Puis, pour ce qui est de trop aimer la viande… croyez-le ou non, j’étais une “grosse viandarde” de mon enfance à mon “réveil militant”; ce que j’aimais le plus manger, c’était des steaks bien rouges et du saucisson. C’était d’ailleurs pour ça que je ne m’étais pas tellement posé la question du végétarisme; pourtant, quand j’ai arrêté la viande d’un coup, elle ne m’a plus jamais manqué. Ce que je vous conseille, c’est d’essayer de manger, pendant une semaine, des plats sans viande ni poisson sans chercher à remplacer ces éléments par des saucisses végétales ou des faux steaks hachés mais plutôt en essayant de trouver des recettes végétariennes à base de plantes que vous aimez. Vous verrez sûrement que vous pouvez vous passer de viande bien plus que vous ne le pensiez.

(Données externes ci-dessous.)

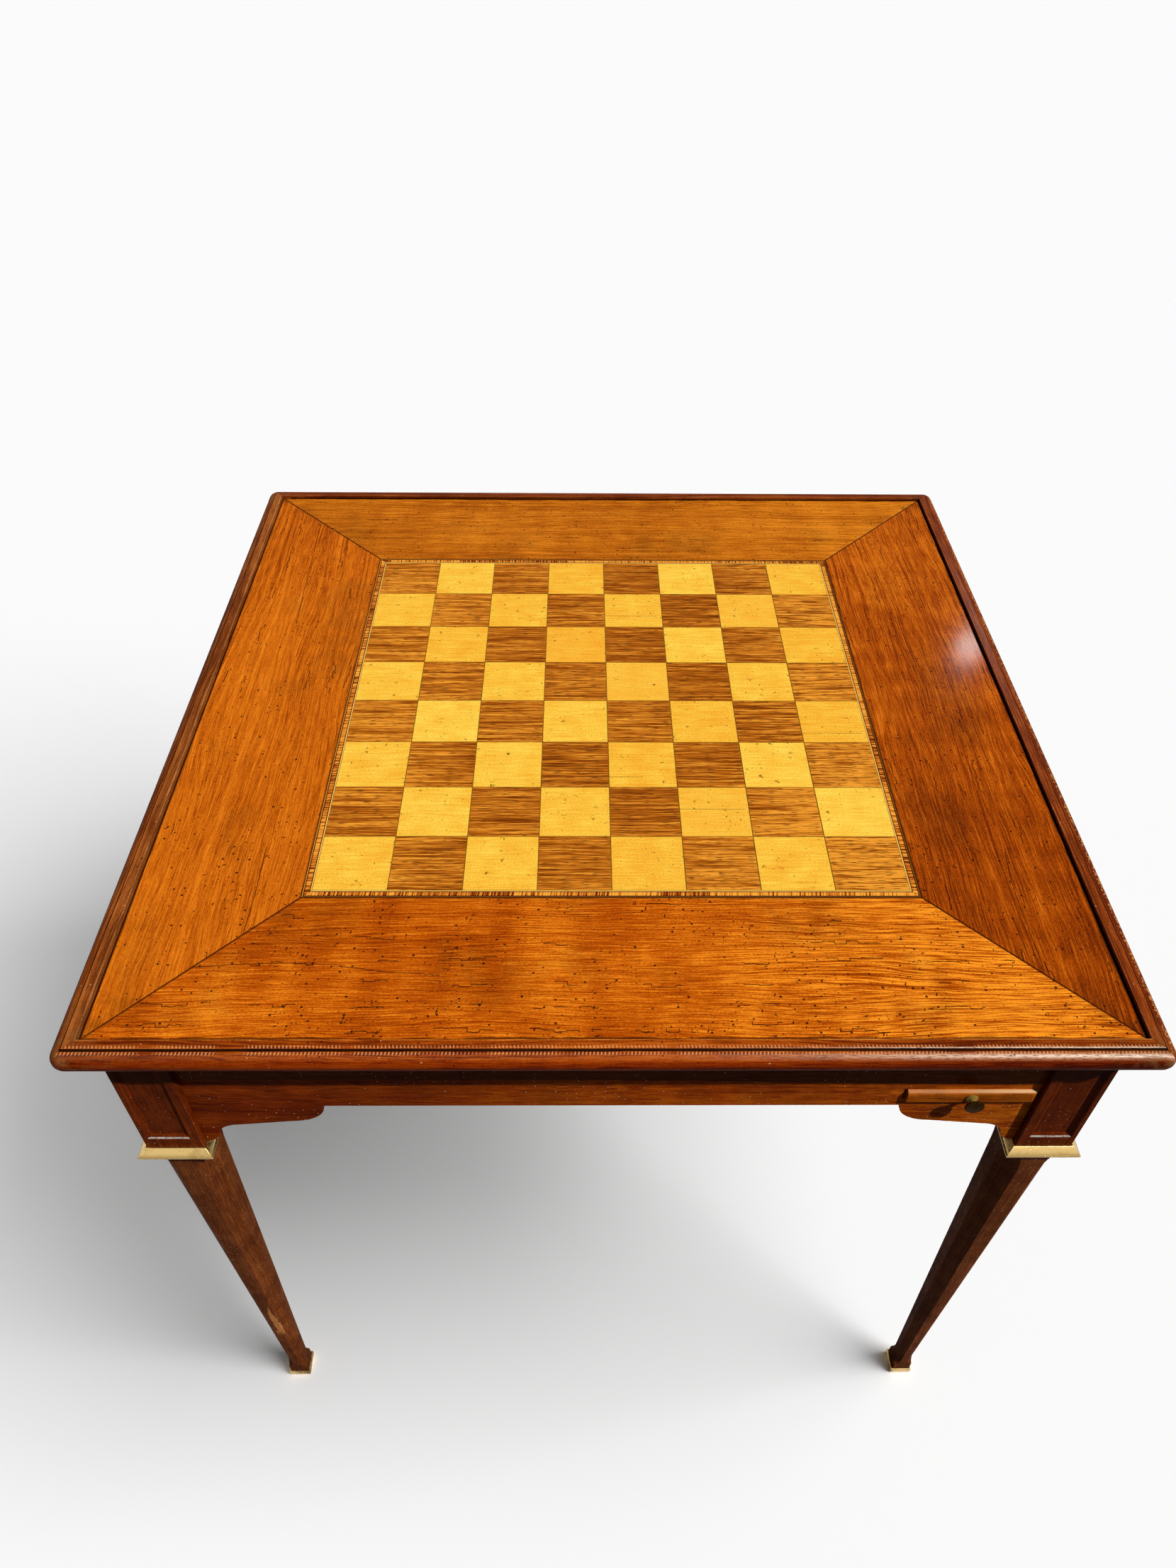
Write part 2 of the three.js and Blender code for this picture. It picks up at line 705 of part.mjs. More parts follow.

Enfin, l’aspect “compliqué”. En vous référant au graphique que j’ai réalisé à partir des conseils de ma nutritionniste, vous pouvez constater que les ingrédients nécessaires à l’élaboration d’un plat végétarien équilibré étaient plutôt facile à trouver. Il y a finalement assez peu de changements à faire en venant d’un régime carnivore. Vient ensuite la question du prix; nombreux sont celles et ceux qui ont dit ne pas vouloir devenir végétarien parce que “ça coûte trop cher”. En fait, tout dépend de la manière dont vous consommez. Selon les magasins où vous allez faire vos courses, les aliments vont vous coûter plus ou moins cher, ce qui est d’ailleurs vrai pour tous les types d’alimentation. Vous avez également intérêt à acheter certains produits de longue conservation en gros. Par exemple, chez Naturalia, 250g de tofu pressé nature coûtent 2,15€ alors que vous pouvez en obtenir le double pour 3,30€, ce qui est une bonne stratégie puisque, si vous avez une alimentation variée, cela vous tiendra facilement une à deux semaines. Le prix de vos sources de protéine est également variable; les légumineuses coûtent par exemple beaucoup moins cher que le tempeh ou le seitan. De toute façon, puisque le régime végétarien se démocratise de plus en plus en France comme ailleurs, il est maintenant tout à fait possible de changer son alimentation pour tous les budgets!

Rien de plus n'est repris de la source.